The leaves at the base of the tree torso will be leaf-colored fabric confetti entrapped with tulle.  Heck, I'm even making knitted leaves to crunch and toss at its base.  I have four made so far.

Meanwhile, as I wait for that piece to be dry enough to undergo the paintstick/rubbing plate treatment, I'm also working on an optical illusion quilt.  This one is for a jazz-themed quilt show, Jazz Tones, which will hang at Hartford's 100 Pearl Street Gallery from June to August.  Check it out:

What's the jazz equivalent of an optical illusion?  An unresolved chord:

a piece of music that gives the impression that it hasn’t ended properly...leaves a conflict unresolved...lacks a sense of closure.

Here's my unresolved chord, constructed with silks that shimmer with different colors as they are viewed from different directions.  Today, I hope to layer it with batting and begin quilting it:

Another piece in the works is A Love Supreme II, but that one's not ready to show you yet.

Sunday, February 9, 2014

Warmest thanks

Warmest thanks to everyone who came to the opening reception for my show, Natural Inspirations, at Hartford's Town and County Club!  So many people from so many parts of my life:  a high school flame, a law school classmate, former co-workers, people from the Unitarian Society of Hartford, book group friends, old friends, new friends, and each of you such a gift!

My daughter Leah took this video.  For those of you who were unable to come, it gives a little of the prevailing ambience. 

Thanks to all of you, the reception was not only a smashing good time, but also a stunning success: not only in turnout, but in the numbers of folks who liked my work enough to acquire some for themselves.

What a surprise to see law school classmate Mary Anne Hoopes, whom I last saw in the early 80's, just after daughter Julia's birth.  She's here from Rehoboth Beach, Delaware.

Here's Michael Scanlon and his wife Eha.  Michael and I were one another's prom dates, back in the day.  Now Michael has gone on to a career in the Peace Corps, followed by one with the foreign service, and a marriage to Eha.  He's going back to  Adana, Turkey in a couple of weeks.

My sister Jerol, on the left, traveled here to Hartford from New York State last weekend to help hang the show last Monday, then stayed the week, during which she and I constructed the jacket she's wearing.  That's Jerol's husband Larry in the middle and our neighbor Margie on the right.
I'm guessing that somewhere between 60 and 100 people were in the room at any one time.  A lovely evening.

Monday, February 3, 2014

Hitting the Wall

Today was the day my fiber art show, Natural Inspirations, hit the wall at the Town and County Club, 22 Woodland St., Hartford.  We--a team of club art committee volunteers, my sister Jerol, and I--started at 9:30 and finished up at noon. 
Here I am helping Vickie, a member of the club's Art Committee, get the names of my pieces coordinated with the numbers they're assigned in the show.  I'm grateful and gratified that my sister Jerol was willing to travel to Hartford from her home in New York State, about two and a half hours away, to help.
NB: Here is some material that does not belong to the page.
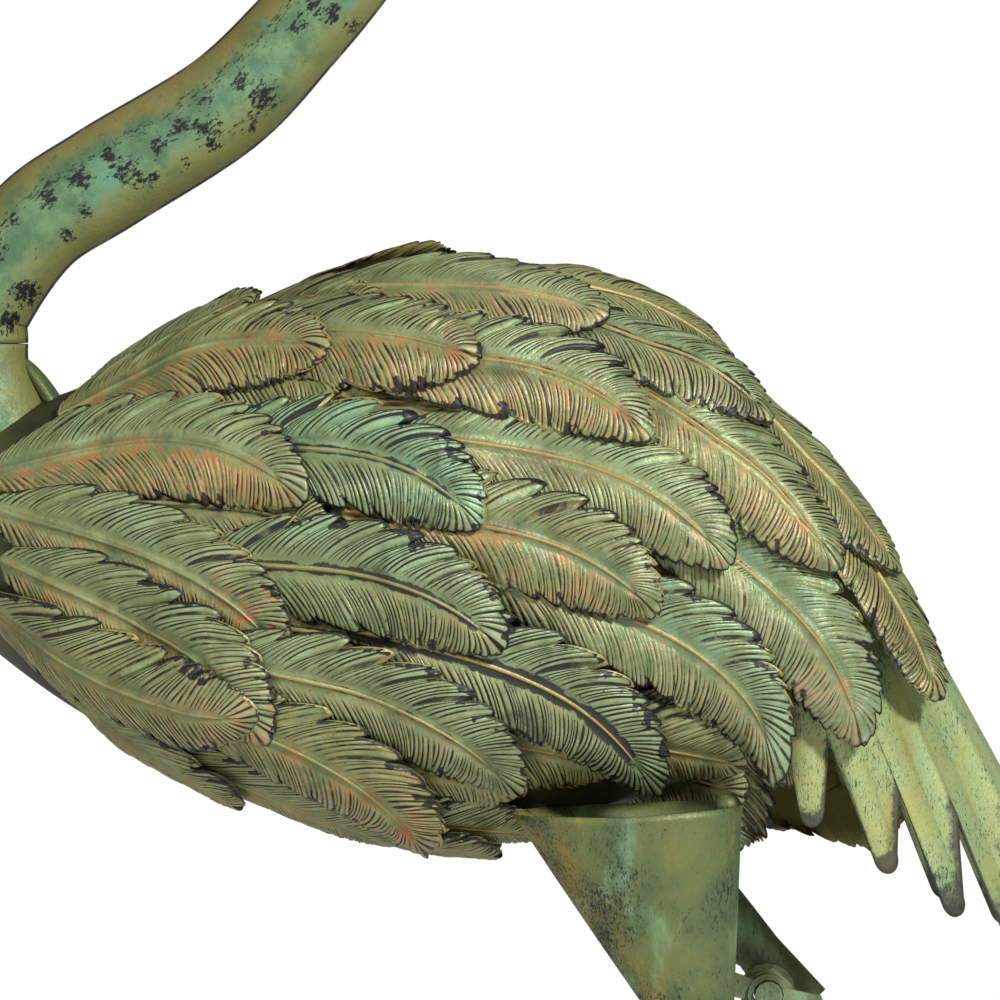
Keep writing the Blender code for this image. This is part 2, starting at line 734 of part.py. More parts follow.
def make_leg(leg, finish, foot_top):
    """A tube bent at the knee, with a flat lug on its upper end."""
    flip = -1.0 if leg["side"] == "near" else 1.0
    face = THIGH_END_Y - THIGH_TAB_DEPTH - FIT_GAP
    lug_y = flip * (face - LUG_THICKNESS / 2.0)
    bolt = Vector((leg["bolt"][0], 0.0, leg["bolt"][1]))
    knee = Vector((leg["knee"][0], 0.0, leg["knee"][1]))
    foot = Vector((leg["foot_x"], 0.0, foot_top))
    upper = (knee - bolt).normalized()
    lower = (foot - knee).normalized()
    start = bolt + upper * (LUG_RADIUS + LUG_NECK)
    ankle = foot - lower * ANKLE_RISE
    rows = [start, start + upper * TUBE_TAPER, knee - upper * KNEE_REACH, knee - upper * KNEE_HALF_LENGTH,
            knee + lower * KNEE_HALF_LENGTH, knee + lower * KNEE_REACH, ankle,
            foot + Vector((0.0, 0.0, ANKLE_COLLAR)), foot]
    halves = [LUG_THICKNESS, LEG_RADIUS, LEG_RADIUS, KNEE_RADIUS, KNEE_RADIUS, LEG_RADIUS, LEG_RADIUS,
              ANKLE_RADIUS, ANKLE_RADIUS]
    path = [(row.x, row.z, half) for row, half in zip(rows, halves)]
    tube = solid_of_rings(leg["side"] + "_leg", path_rings(path, 1.0, 12, lug_y), finish)
    across = Vector((-upper.z, 0.0, upper.x))
    outline = []
    for step in range(9):
        angle = math.pi * step / 8.0
        rounding = across * math.cos(angle) - upper * math.sin(angle)
        outline.append(bolt + rounding * LUG_RADIUS)
    tongue = start + upper * (TUBE_TAPER - 1.0)
    outline.append(tongue - across * (LEG_RADIUS - 1.0))
    outline.append(tongue + across * (LEG_RADIUS - 1.0))
    count = len(outline)
    points = []
    for y in (lug_y - LUG_THICKNESS / 2.0, lug_y + LUG_THICKNESS / 2.0):
        for place in outline:
            points.append((place.x, y, place.z))
    faces = [tuple(range(count)), tuple(count + index for index in reversed(range(count)))]
    for index in range(count):
        after = (index + 1) % count
        faces.append((index, count + index, count + after, after))
    lug = add_mesh(leg["side"] + "_lug_shape", points, faces, finish)
    join(tube, lug)
    return tube


def make_fasteners(leg, finish, shank):
    """The stud on the thigh, which passes through the lug, its hex nut and its wing nut."""
    flip = -1.0 if leg["side"] == "near" else 1.0
    x, z = leg["bolt"]
    side = leg["side"]
    stud_start = THIGH_END_Y - THIGH_TAB_DEPTH - FIT_GAP
    lug_inner = stud_start - LUG_THICKNESS
    nut_start = lug_inner - FIT_GAP
    nut_end = nut_start - HEX_NUT_HEIGHT
    wing_start = nut_end - FIT_GAP
    wing_end = wing_start - WING_HUB_HEIGHT
    bolt_end = wing_end - BOLT_END
    corner = NUT_ACROSS_FLATS / math.sqrt(3.0)
    hole_radius = BOLT_DIAMETER / 2.0 + BOLT_CLEARANCE

    cylinder_along_y(side + "_stud", x, z, BOLT_DIAMETER / 2.0, flip * stud_start, flip * bolt_end, 14,
                     finish)
    nut = cylinder_along_y(side + "_hex_nut", x, z, corner, flip * nut_start, flip * nut_end, 6, finish,
                           math.radians(HEX_TURN))
    hub = cylinder_along_y(side + "_wing_nut", x, z, WING_HUB_DIAMETER / 2.0, flip * wing_start,
                           flip * wing_end, 16, finish)
    lean = math.radians(WING_TURN)
    for sign in (-1.0, 1.0):
        along = Vector((sign * math.cos(lean), 0.0, sign * math.sin(lean)))
        square = Vector((-along.z, 0.0, along.x))
        middle = flip * (wing_start + wing_end) / 2.0
        corners = []
        for reach, height in ((WING_ROOT_REACH, WING_ROOT_HEIGHT),
                              (WING_SPAN / 2.0 - WING_SHOULDER, WING_HEIGHT / 2.0),
                              (WING_SPAN / 2.0, 2.0), (WING_SPAN / 2.0 - 1.0, WING_FOOT),
                              (WING_ROOT_REACH, WING_FOOT)):
            corners.append(Vector((x, middle, z)) + along * reach + square * height)
        count = len(corners)
        points = []
        for offset in (-WING_THICKNESS / 2.0, WING_THICKNESS / 2.0):
            for place in corners:
                points.append((place.x, place.y + offset, place.z))
        faces = [tuple(range(count)), tuple(count + index for index in reversed(range(count)))]
        for index in range(count):
            after = (index + 1) % count
            faces.append((index, count + index, count + after, after))
        wing = add_mesh(side + "_wing_shape", points, faces, finish)
        join(hub, wing)
    hole = cylinder_along_y(side + "_hole_shape", x, z, hole_radius, flip * (stud_start + HOLE_OVERRUN),
                            flip * (bolt_end - HOLE_OVERRUN), 14, finish)
    for target in (shank, nut, hub):
        cut(target, hole)


def make_foot(leg, finish):
    """Three toes forward and one back, cut from plate."""
    flip = -1.0 if leg["side"] == "near" else 1.0
    centre = Vector((leg["foot_x"], flip * (THIGH_END_Y - THIGH_TAB_DEPTH - LUG_THICKNESS / 2.0), 0.0))
    outline = []
    side_length = TOE_LENGTH * SIDE_TOE_SHARE
    for turn, length in ((180.0 - SIDE_TOE_TURN, side_length), (180.0, TOE_LENGTH),
                         (180.0 + SIDE_TOE_TURN, side_length), (0.0, HIND_TOE_LENGTH)):
        angle = math.radians(turn)
        along = Vector((math.cos(angle), math.sin(angle), 0.0))
        across = Vector((-along.y, along.x, 0.0))
        root = TOE_ROOT_WIDTH / 2.0
        tip = TOE_TIP_WIDTH / 2.0
        waist = length * TOE_NARROW_AT
        pad = length - TOE_PAD_LENGTH
        for reach, side in ((TOE_START, -root), (waist, -tip), (pad, -tip - TOE_PAD), (length, 0.0),
                            (pad, tip + TOE_PAD), (waist, tip), (TOE_START, root)):
            outline.append(centre + along * reach + across * side)
    bottom = BASE_THICKNESS + FIT_GAP
    count = len(outline)
    points = []
    for z in (bottom, bottom + FOOT_THICKNESS):
        for place in outline:
            points.append((place.x, place.y, z))
    faces = [tuple(reversed(range(count))), tuple(count + index for index in range(count))]
    for index in range(count):
        after = (index + 1) % count
        faces.append((index, after, count + after, count + index))
    return add_mesh(leg["side"] + "_foot", points, faces, finish)


def make_base(finish):
    sides = 40
    points = []
    for z, inset in ((0.0, BASE_EDGE), (BASE_EDGE, 0.0), (BASE_THICKNESS - BASE_EDGE, 0.0),
                     (BASE_THICKNESS, BASE_EDGE)):
        for side in range(sides):
            angle = 2.0 * math.pi * side / sides
            points.append(((BASE_LENGTH / 2.0 - inset) * math.cos(angle),
                           (BASE_WIDTH / 2.0 - inset) * math.sin(angle), z))
    faces = [tuple(reversed(range(sides)))]
    for ring in range(3):
        for side in range(sides):
            after = (side + 1) % sides
            a = ring * sides
            b = a + sides
            faces.append((a + side, a + after, b + after, b + side))
    faces.append(tuple(3 * sides + side for side in range(sides)))
    return add_mesh("base_plate", points, faces, finish)


def main():
    clear_scene()
    patina = material("green_patina", (0.26, 0.35, 0.2))
    smooth_patina = material("smooth_patina", (0.24, 0.34, 0.22))
    dark_metal = material("worn_hardware", (0.22, 0.24, 0.18), 0.5, 0.6)
    make_body(smooth_patina)
    body_cutter = body_skin("body_cutter", smooth_patina, FIT_GAP, True)
    make_tail(smooth_patina)
    make_feathers(patina)
    make_neck(smooth_patina, body_cutter)
    make_base(dark_metal)
    foot_top = BASE_THICKNESS + FIT_GAP + FOOT_THICKNESS + FIT_GAP
    for leg in (NEAR_LEG, FAR_LEG):
        make_thigh(leg, smooth_patina, body_cutter)
        shank = make_leg(leg, smooth_patina, foot_top)
        make_fasteners(leg, dark_metal, shank)
        make_foot(leg, smooth_patina)


main()
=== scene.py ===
"""Looks of the crane garden statue: relief, patina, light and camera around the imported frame.

The bird faces -X, its near side is -Y and its base stands on z = 0. The sizes in this file
are millimetres, and meshes are brought to metres when they are made.
"""

import json
from math import asin, atan2, cos, degrees, hypot, pi, radians, sin, sqrt

import bpy
import numpy as np
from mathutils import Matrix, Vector

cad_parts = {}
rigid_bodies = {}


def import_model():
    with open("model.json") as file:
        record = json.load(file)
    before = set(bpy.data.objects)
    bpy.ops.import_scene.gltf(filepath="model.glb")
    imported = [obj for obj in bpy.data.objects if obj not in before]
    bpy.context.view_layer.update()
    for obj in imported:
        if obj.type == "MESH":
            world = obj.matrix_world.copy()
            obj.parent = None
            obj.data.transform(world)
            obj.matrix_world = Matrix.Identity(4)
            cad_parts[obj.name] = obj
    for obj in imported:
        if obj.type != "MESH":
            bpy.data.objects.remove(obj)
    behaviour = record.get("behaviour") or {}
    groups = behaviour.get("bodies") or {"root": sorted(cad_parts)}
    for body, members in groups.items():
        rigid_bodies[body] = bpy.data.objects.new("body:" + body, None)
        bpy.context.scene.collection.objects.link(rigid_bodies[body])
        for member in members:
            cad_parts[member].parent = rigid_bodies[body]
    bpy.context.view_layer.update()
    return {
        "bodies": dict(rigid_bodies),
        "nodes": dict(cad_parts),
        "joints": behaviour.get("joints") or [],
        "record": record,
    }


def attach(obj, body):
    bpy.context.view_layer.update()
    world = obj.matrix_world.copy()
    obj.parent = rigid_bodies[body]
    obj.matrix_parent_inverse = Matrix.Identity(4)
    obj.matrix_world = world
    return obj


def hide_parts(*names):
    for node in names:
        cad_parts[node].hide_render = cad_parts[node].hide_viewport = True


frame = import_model()

MM = 0.001
BODY = "root"

# Sizes shared with the solids
FEATHER_SHEET = 0.8
SHELL_SHEET = 1.5
TAIL_SHEET = 1.2
THIGH_SHEET = 1.2
FIT_GAP = 0.35
TAIL_SEAM_GAP = 0.8
FEATHER_HALF_WIDTH = 20.5
FEATHER_ROLL = 3.0
VANE_ROOT_SHARE = 0.35
VANE_FULL_AT = 0.42
VANE_CLOSES_FROM = 0.5
# Round closing of the outline at the tip: as it is laid, and as it is stamped and seen
LAID_OUTLINE = (2.6, 0.7)
SEEN_OUTLINE = (3.0, 0.62)
VANE_RADIUS = 75.0
ROOT_LIFT = 1.8
TIP_LIFT = 8.0
USUAL_LIFT = 9.0
STACK_CLEARANCE = 1.0
STACK_CELL = 2.8
DRAPE_ROWS = 7
DRAPE_PASSES = 10
STACK_PASSES = 2
LAY_ROWS = 48
LAY_COLUMNS = 7
LAY_MARGIN = 1.08
LAY_TO = 0.93
HOLDING_WEIGHT = 0.02
SETTLE_SHARE = 0.6
TAIL_STACK_STEPS = 8
TAIL_STACK_ROWS = 40
RIDGE_GAP = 1.2
NECK_SQUASH = 0.92

# Body sections: x, top z, bottom z, half width
BODY_SECTIONS = [
    (-230, 541, 522, 8),
    (-220, 558, 506, 24),
    (-198, 571, 486, 41),
    (-170, 581, 466, 53),
    (-126, 600, 442, 64),
    (-60, 625, 423, 71),
    (-10, 625, 423, 70),
    (35, 609, 432, 66),
    (70, 581, 440, 59),
    (105, 541, 408, 49),
    (145, 468, 380, 40),
]
SHELL_RING_SPACING = 1.35
SHELL_RINGS = 60
SHELL_SIDES = 96
BARE_BREAST = (186.0, 212.0)
SHELL_END_BELOW = 65.0
SHELL_END_ABOVE = 100.0

# Tail fingers from the lower edge to the ridge: tip and the slot above it, as x, half spread, z
TAIL_FINGERS = [
    ((88, 50, 429), (94, 50, 459)),
    ((115, 47, 412), (119, 44, 441)),
    ((139, 39, 396), (140, 34, 431)),
    ((159, 25, 388), (162, 15, 425)),
]
TAIL_RIDGE_TIP = (179.0, 0.0, 402.0)
TAIL_LOWER_CORNER = (81.5, 50.0, 455.0)
TAIL_LOWEST_ANGLE = -39.0
TAIL_FLUTE = 1.6
TAIL_ROWS = 36
OUTLINE_STEPS = 8
FLUTE_GROWS = 1.25
WORN_TIP = 5.0
FINGER_TIP_WIDTH = 10.0
FINGER_TIP_LENGTH = 9.0
ROUND_TIP_LENGTH = 6.0
ROUND_TIP_HALF = 4.3

# Neck in side view from the body up: x, z, half width in side view
NECK_PATH = [
    (-199, 556, 25),
    (-203, 571, 21.5),
    (-206, 585, 18.5),
    (-206, 597, 17.3),
    (-204.5, 611, 17.9),
    (-186, 638, 18.4),
    (-160, 655.5, 18.9),
    (-119, 681, 18.2),
    (-93, 707, 17),
    (-74, 729, 16.2),
    (-58, 752, 15.6),
    (-49, 778, 15),
    (-48, 806, 14.4),
    (-56, 833, 13.8),
    (-73, 857, 13.3),
    (-96, 873, 13),
    (-112, 879, 16),
    (-129, 880, 16.5),
    (-143, 876.5, 13),
    (-153, 873, 8.5),
    (-190, 864.5, 6),
    (-228, 856, 3.6),
    (-262, 848, 1),
]
LOWER_SEAM_ROW = 3
HEAD_SEAM_ROW = 15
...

I trust her eye and her  judgment, and I was glad to have her input.  She's not in these shots because she took them.  

After two and a half hours, our art team had hung all but 3 of the 42 pieces I brought to the club this morning.  That means there are 39 in the show.

The Club is a pretty elegant place, I have to say.

How about this grand staircase, for example?  And that massive grandfather clock on the right?  It strikes a deep, authoritative chime, I can tell you that.  I can also tell you that I was originally going to say that it struck an authoritative bong, but that would be inappropriate.

The club occupies the 1895 Theodore Lyman house, designed by the architectural firm of Hapgood & Hapgood and fitted out with no fewer than 17 fireplaces. 
If you want to see this gracious old building, or the 39 pieces in my show, come to a reception, Friday February 7, from 5:30 to 7:30 at the Town and County Club, 22 Woodland St., Hartford.